Na realidade, mesmo que os Estados Unidos fossem capazes de eliminar o déficit comercial via tarifas, haveria muitos efeitos colaterais desagradáveis: taxas de juros muito mais altas, que prejudicariam o mercado de imóveis e as pessoas pesadamente endividadas (alô, Jared), e uma alta acentuada do dólar, que prejudicaria severamente os exportadores, por exemplo muitos dos agricultores dos Estados Unidos. E uma guerra comercial aberta perturbaria as cadeias internacionais de suprimentos, causando deslocamentos que afetariam grande número de trabalhadores. Estimativas do governo norte-americano apontam que as exportações à União Europeia, Canadá e México geram 2,6 milhões, 1,6 milhão e 1,2 milhão de empregos nos Estados Unidos, respectivamente.

Será que Trump vai de fato fazer o que resmunga? Ninguém sabe. Talvez os adultos do governo, se é que resta algum, encontrarão algum brinquedinho reluzente com o qual distrair sua atenção —por exemplo "concessões" insignificantes do Canadá e do México que o convençam de que saiu ganhando, e muito. Mas quer uma guerra comercial aconteça, quer não, a exibição de ignorância belicosa da parte de Trump deveria nos preocupar, e muito.
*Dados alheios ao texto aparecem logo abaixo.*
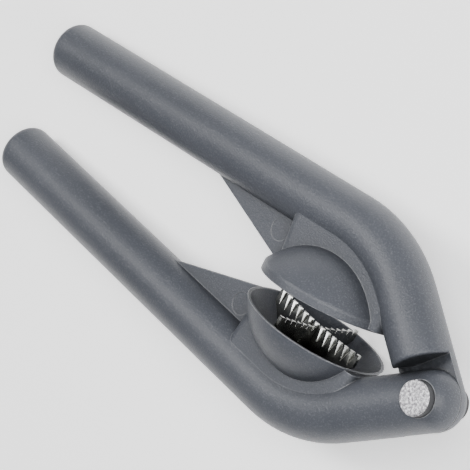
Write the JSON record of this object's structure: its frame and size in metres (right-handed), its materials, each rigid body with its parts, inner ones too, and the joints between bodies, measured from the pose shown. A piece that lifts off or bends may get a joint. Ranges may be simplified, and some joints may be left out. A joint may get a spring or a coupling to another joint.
{
  "type": "garlic press",
  "caption": "One-hand garlic press: mirrored moulded levers on a riveted half-lap hinge, with round cups that hold crossed serrated blades.",
  "frame": {"origin": "bottom centre of the bounding box of the press as it lies on its side, with the cups' lowest edges in the Z=0 plane", "axes": "+X from the grips' free ends to the hinge, +Y from the lower lever to the upper (band-rimmed) lever, +Z along the hinge axis towards the rivet's front head"},
  "size_m": [0.1978, 0.0734, 0.0456],
  "materials": {
    "moulded_body": "fine spark-eroded texture, soft satin sheen, dark blue-grey reinforced polyamide",
    "rivet": "sand-blasted, fine speckle",
    "blade": "stamped sheet, bright ground flutes"
  },
  "bodies": {
    "lower": {"lower_lever": "moulded_body", "hinge_rivet_front": "rivet", "hinge_rivet_back": "rivet", "lower_long_blade": "blade", "lower_cross_blade": "blade"},
    "upper": {"upper_lever": "moulded_body", "upper_long_blade": "blade", "upper_cross_blade": "blade"}
  },
  "joints": [
    {"name": "press_hinge", "type": "hinge", "parent": "lower", "child": "upper", "pos_m": [0.08987, 0, 0.0228], "axis": [0, 0, 1], "range_deg": [-125, 5.5]}
  ]
}
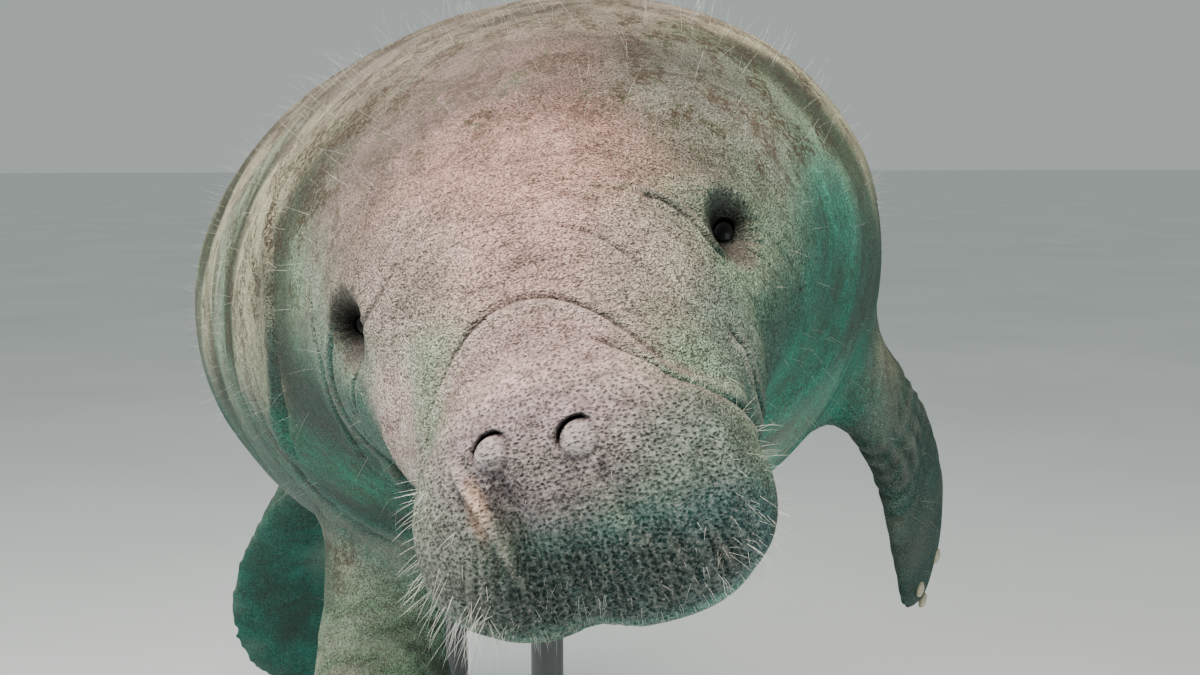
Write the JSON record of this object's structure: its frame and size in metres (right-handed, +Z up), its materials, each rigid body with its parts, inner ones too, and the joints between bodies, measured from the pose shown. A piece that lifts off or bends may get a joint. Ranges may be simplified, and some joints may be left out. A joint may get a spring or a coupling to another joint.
{
  "type": "life-size manatee model on display stand",
  "caption": "Life-size Florida manatee swimming head-on, head turned and body banked, tail paddle lowered, on a flat base with two rods.",
  "frame": {"origin": "centre of the underside of the stand base", "axes": "+X is the animal's left, +Y runs from head to tail, +Z is up"},
  "size_m": [0.7678, 2.2403, 1.2786],
  "materials": {
    "skin": "thick wrinkled hide, pinkish grey-brown, finely pitted, with patches of green-brown algae",
    "skin_underside": "thick wrinkled hide, dark green-grey on the underside, flippers and tail",
    "eye": "wet, near-black eye",
    "nail": "dull horn",
    "bristle": "pale stiff bristles and fine single hairs",
    "stand_metal": "satin dark grey paint"
  },
  "bodies": {
    "root": {"belly": "skin", "chest": "skin", "eye_left": "eye", "eye_right": "eye", "flipper_left": "skin_underside", "flipper_right": "skin_underside", "head": "skin", "lower_jaw": "skin_underside", "muzzle": "skin", "nail_left_1": "nail", "nail_left_2": "nail", "nail_left_3": "nail", "nail_right_1": "nail", "nail_right_2": "nail", "nail_right_3": "nail", "neck": "skin", "nostril_left": "skin", "nostril_right": "skin", "stand_base": "stand_metal", "stand_rod_front": "stand_metal", "stand_rod_rear": "stand_metal", "tail_paddle": "skin_underside", "tail_stock": "skin"}
  },
  "joints": []
}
Para começar, adotar uma posição dura e estúpida sobre o comércio internacional basta para reduzir a credibilidade dos Estados Unidos. Se ameaçamos nossos aliados mais importantes de retaliação por políticas que eles nem mesmo praticam, como podemos esperar que confiem em nós —ou nos apoiem— quanto a qualquer outra coisa?

Além disso, existe algum motivo para acreditar que a ignorância beligerante de Trump vá se limitar apenas ao comércio internacional? Na verdade, sabemos que ele é igualmente bombástico e desorientado (com o acréscimo de boa dose de racismo) quando o assunto é o crime, e não existe motivo para acreditar que seja melhor quanto a questões de segurança nacional.

Ouvir um velho ranzinza vociferando bobagens é irritante mesmo nas melhores circunstâncias. Mas quando o velho em questão controla as maiores forças armadas do planeta, e seu arsenal nuclear, a coisa é muito mais assustadora.